The Scandinavian template
Swedish football has never been about stars, even when they had Zlatan Ibrahimović. It has always been about the collective, about defensive solidity married to opportunistic attacking. This squad, built around a core of players competing in the Bundesliga and Serie A, fits the mold perfectly. They press intelligently, concede space grudgingly, and punish mistakes with the detached efficiency of an accountant finding errors in a spreadsheet.
What makes this iteration interesting is its youth. Several players are appearing in their first major tournament, yet they carry themselves with the composure of veterans. The Swedish federation has invested heavily in its academy system over the past decade, and the dividends are now visible on the pitch.
Tunisia's familiar frustration
For the Carthage Eagles, this match represents another chapter in a recurring story. Tunisian football possesses genuine technical quality—watch their midfielders in possession, and you see players comfortable on the ball, capable of intricate combinations. Yet the final product consistently falls short.
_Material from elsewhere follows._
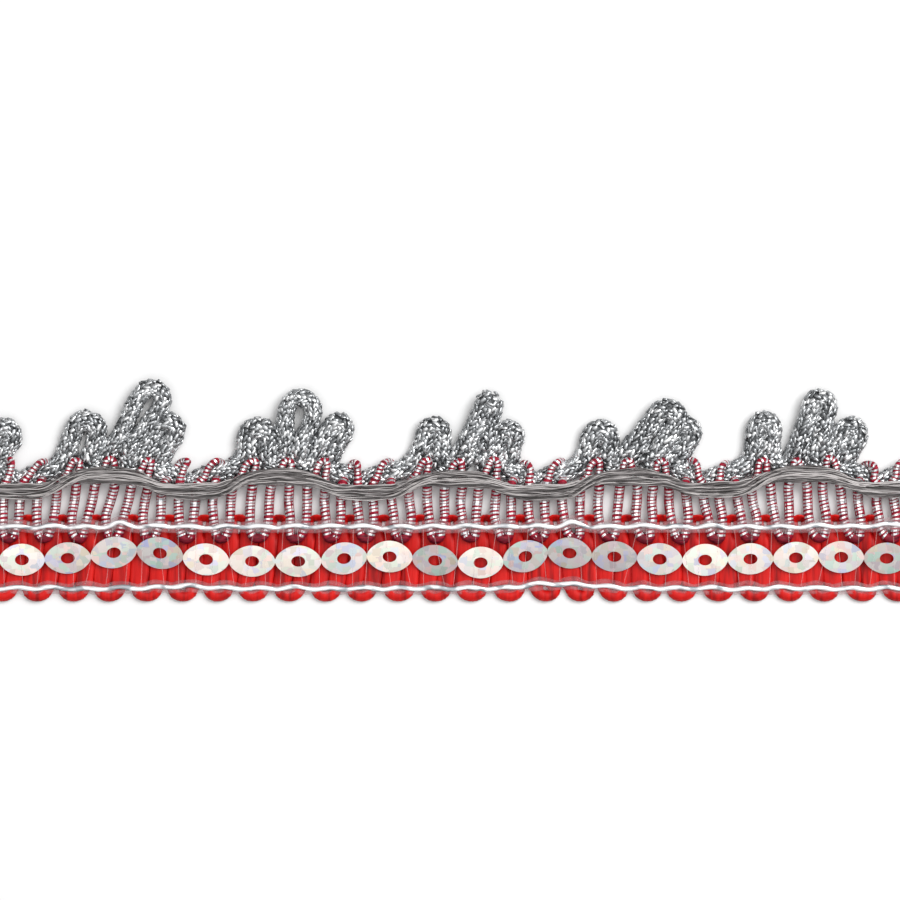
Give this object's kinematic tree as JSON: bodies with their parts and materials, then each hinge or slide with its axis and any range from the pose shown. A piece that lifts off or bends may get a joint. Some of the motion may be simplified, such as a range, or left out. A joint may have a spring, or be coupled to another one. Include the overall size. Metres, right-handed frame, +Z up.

Whether the issue is psychological, tactical, or simply a matter of depth, Tunisia have never converted their African Cup pedigree into World Cup success.
Trailing early compounds the pressure. To advance from a group that also includes more fancied opponents, Tunisia needed at least a point here. The mathematics now become unforgiving.
Our take
Sweden will not win this World Cup. But they could absolutely ruin someone's tournament—a quarterfinalist expecting an easy path, perhaps, or a group favorite caught napping. There is something admirable about a footballing culture that knows exactly what it is and refuses to pretend otherwise. The Swedes will run, they will defend, they will take their chances when they come. In a tournament full of nations chasing aesthetic glory, that pragmatism might carry them further than anyone currently predicts.